No Hitchcock movie would be complete without the music of Bernard Hermann. His scores and Hitchcock’s stories were a match made in heaven. Hermann’s scores have become so integral to Hitchcock’s films that one wonders whether the latter could function without the former. Since “Vertigo” focuses on obsession, it keeps circling back to where it began. The corresponding idea, which impels the film, is that the mind cannot move too far forward without returning to the beginning, and so Hermann’s music score does the same. The full circles of notes swirl around and around, mimicking fulfillment followed by despair. The viewer cannot shake the music off any more than Scottie can shake his relentless yearning for Madeleine and her doppelgänger Judy. Everything keeps returning, deadly bees that cannot be swatted away until they sting…
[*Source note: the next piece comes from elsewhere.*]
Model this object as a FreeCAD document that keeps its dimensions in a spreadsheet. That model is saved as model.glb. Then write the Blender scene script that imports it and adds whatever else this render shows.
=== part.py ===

Costume designer Edith Head highlighted each character’s psychology and enhanced their development. Her invaluable and historically underappreciated contribution to the film was through costume design, without which Vertigo certainly wouldn’t have achieved its legendary status. By choosing sedate grays, she grounded and made elegant the polished, sophisticated, muted, and mysterious Madeleine; and with brassy greens and reds she further cheapened streetwise, smart Judy Barton.
Ever the innovative film, Vertigo also popularized “the dolly zoom”, still used in movies today, an interior camera effect that alters perspective and perceptions to create dizzy spells or as a prelude to flashbacks.
Vertigo is so enthralling on so many levels, so rich in its layers of expression, psychological intricacy, intrigue, plot twists, dreams and nightmares, facts and fictions. More than the masterpiece of one especially prolific and influential filmmaker’s career, it is a cornerstone of not merely American but world cinema.